Last time I talked about telling a story with your photographs. Lighting and time of day can go a long way to support that goal. While scenic shots and landscapes are the most popular shots on most vacations, they can also be the most boring. Timing is very important -- the scenic view you thought was spectacular at the time will look just ordinary or ho-hum by the time you print it or show it on the screen.

Take a cue from most professional photographers who utilize favorite times to shoot scenic shots or landscapes -- the best light of the day occurs when the sun is low in the sky. Recognize the lighting changes and use the lighting to reinforce what you're trying to show about that particular scene.

Early morning and late evening sunlight produce dramatic shadows and rich warm colors, because the sun's light is lower in the sky. It has to travel through more atmosphere so it's color spectrum shifts more toward the red/orange scale than any other time during the day. During these low sun angles you'll also find a lot more shadows -- long, lazy ones -- so terrain will have a more dramatic and sculptured look. Shadows from trees and other objects in the scene will project a complicated tapestry across the landscape. But is that what you want?

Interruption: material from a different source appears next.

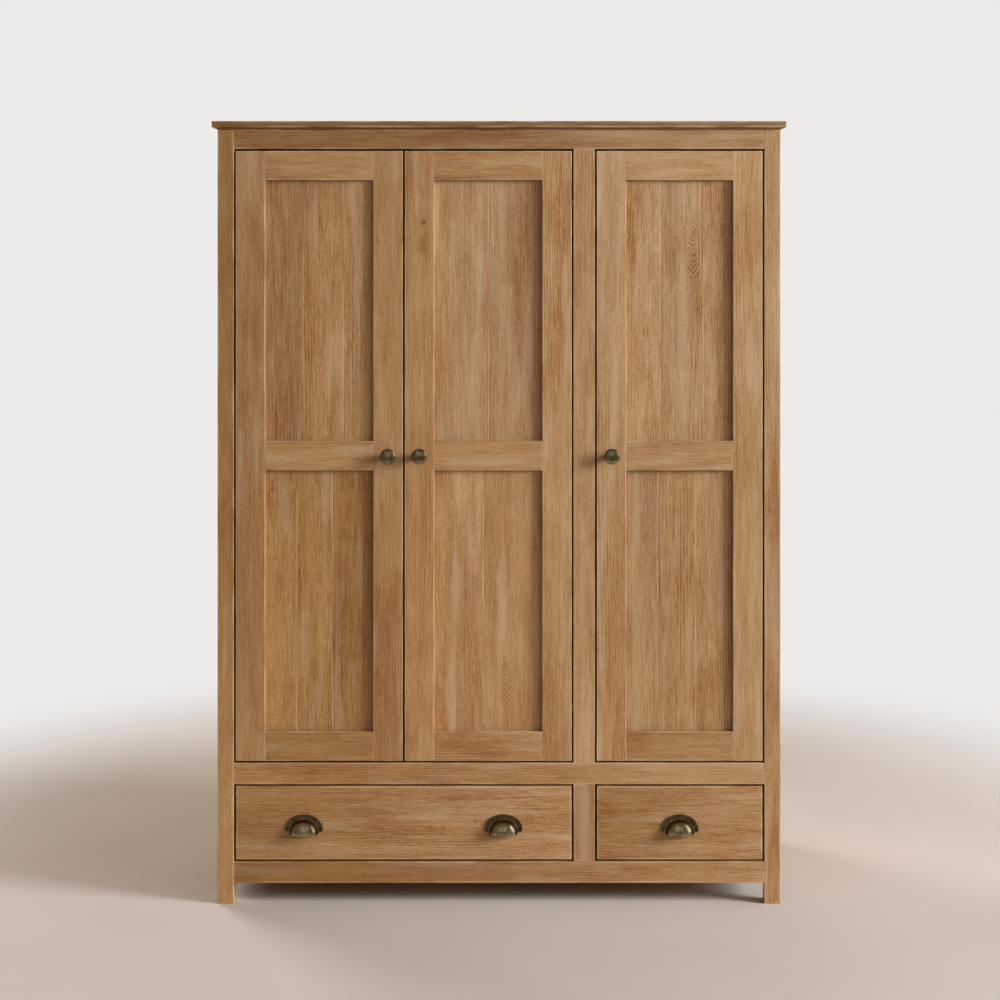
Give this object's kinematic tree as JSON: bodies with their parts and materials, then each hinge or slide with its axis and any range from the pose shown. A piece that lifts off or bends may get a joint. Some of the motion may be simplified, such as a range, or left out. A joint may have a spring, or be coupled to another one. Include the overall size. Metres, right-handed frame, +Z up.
{
  "type": "wardrobe with doors and drawers",
  "caption": "Free-standing oak-finish wardrobe with flush panelled doors over inset drawers, round knobs and cup pulls, with hanging rod, hat shelf and shelves inside.",
  "frame": {"origin": "on the floor, in the middle of the overall box, whose front is the face of the knobs", "axes": "+Z up, the front faces -Y, +X is to the right of someone facing the front"},
  "size_m": [1.341, 0.548, 1.829],
  "materials": {
    "oak_finish": "satin",
    "plywood": "matte",
    "antique_brass": "satin",
    "nickel_steel": "satin"
  },
  "bodies": {
    "carcass": {"top_board": "oak_finish", "leg_front_left": "oak_finish", "leg_front_right": "oak_finish", "leg_rear_left": "oak_finish", "leg_rear_right": "oak_finish", "rail_top": "oak_finish", "rail_middle": "oak_finish", "rail_bottom": "oak_finish", "mullion_upper": "oak_finish", "mullion_lower": "oak_finish", "side_panel_left": "oak_finish", "side_panel_right": "oak_finish", "partition": "oak_finish", "drawer_divider": "oak_finish", "deck": "oak_finish", "back_panel": "plywood", "hat_shelf": "oak_finish", "hanging_rod": "nickel_steel", "shelf_lower": "oak_finish", "shelf_upper": "oak_finish", "runner_left": "oak_finish", "runner_centre": "oak_finish", "runner_right": "oak_finish", "hinge_left_upper_arm": "nickel_steel", "hinge_left_lower_arm": "nickel_steel", "hinge_middle_upper_arm": "nickel_steel", "hinge_middle_lower_arm": "nickel_steel", "hinge_right_upper_arm": "nickel_steel", "hinge_right_lower_arm": "nickel_steel"},
    "door_left": {"door_left_frame": "oak_finish", "door_left_panel_upper": "oak_finish", "door_left_panel_lower": "oak_finish", "door_left_knob": "antique_brass", "hinge_left_upper_cup": "nickel_steel", "hinge_left_lower_cup": "nickel_steel"},
    "door_middle": {"door_middle_frame": "oak_finish", "door_middle_panel_upper": "oak_finish", "door_middle_panel_lower": "oak_finish", "door_middle_knob": "antique_brass", "hinge_middle_upper_cup": "nickel_steel", "hinge_middle_lower_cup": "nickel_steel"},
    "door_right": {"door_right_frame": "oak_finish", "door_right_panel_upper": "oak_finish", "door_right_panel_lower": "oak_finish", "door_right_knob": "antique_brass", "hinge_right_upper_cup": "nickel_steel", "hinge_right_lower_cup": "nickel_steel"},
    "drawer_wide": {"drawer_wide_front": "oak_finish", "drawer_wide_side_left": "oak_finish", "drawer_wide_side_right": "oak_finish", "drawer_wide_back": "oak_finish", "drawer_wide_bottom": "plywood", "drawer_wide_pull_left": "antique_brass", "drawer_wide_pull_right": "antique_brass"},
    "drawer_narrow": {"drawer_narrow_front": "oak_finish", "drawer_narrow_side_left": "oak_finish", "drawer_narrow_side_right": "oak_finish", "drawer_narrow_back": "oak_finish", "drawer_narrow_bottom": "plywood", "drawer_narrow_pull": "antique_brass"}
  },
  "joints": [
    {"name": "door_left_hinge", "type": "hinge", "parent": "carcass", "child": "door_left", "pos_m": [-0.6, -0.235, 1.047], "axis": [0, 0, -1], "range_deg": [0, 95]},
    {"name": "door_middle_hinge", "type": "hinge", "parent": "carcass", "child": "door_middle", "pos_m": [0.154, -0.235, 1.047], "axis": [0, 0, 1], "range_deg": [0, 95]},
    {"name": "door_right_hinge", "type": "hinge", "parent": "carcass", "child": "door_right", "pos_m": [0.6, -0.235, 1.047], "axis": [0, 0, 1], "range_deg": [0, 95]},
    {"name": "drawer_wide_slide", "type": "slide", "parent": "carcass", "child": "drawer_wide", "axis": [0, -1, 0], "range_m": [0, 0.34]},
    {"name": "drawer_narrow_slide", "type": "slide", "parent": "carcass", "child": "drawer_narrow", "axis": [0, -1, 0], "range_m": [0, 0.34]}
  ]
}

Get up early and watch as the scenic lighting increases. Once the sun peeks over the horizon you won't have much time to capture the scenes. Then watch as it progresses across the landscape. There are really spectacular shots waiting there.

On the other hand, let's say you're in the parched Southwestern landscape and you want to illustrate heat and brightness. In that case noon will be the best time to shoot. Many photo journalists will intentionally lighten or burn out shots just to reinforce a visual sense of heat, dryness or desolation.

But watch out: the contrast between dark shadows and sun-drenched, light colored sand on the desert or at the beach will cause the darks to be too dark and the lights to be too light. If there are people or other objects at close range these shadows should be brightened a touch. Turn on the camera's Fill Flash feature.

And how about the absence of sunlight? Shots in pouring-down-rain or heavy fog can also be stunning, so take the camera even if weather is threatening. My camera 'fanny-pack' always includes a travel umbrella for just such occasions. You want to get the shot, but you also want to keep that camera dry.

I found an excellent umbrella at the local Walmart for just six dollars -- which is only six inches long and about an inch in diameter when folded. It fits nicely at the bottom of the pack and even offers a bit of padding for the camera. If you have a choice, pick a light neutral tan or very light gray color for the umbrella. In very high lighting situations it can be used to partially 'shade' the subject becoming quite a nice light diffuser to soften the light falling directly on the subject while the background remains vivid. It's also handy to shade yourself if standing in direct, hot sun for any length of time.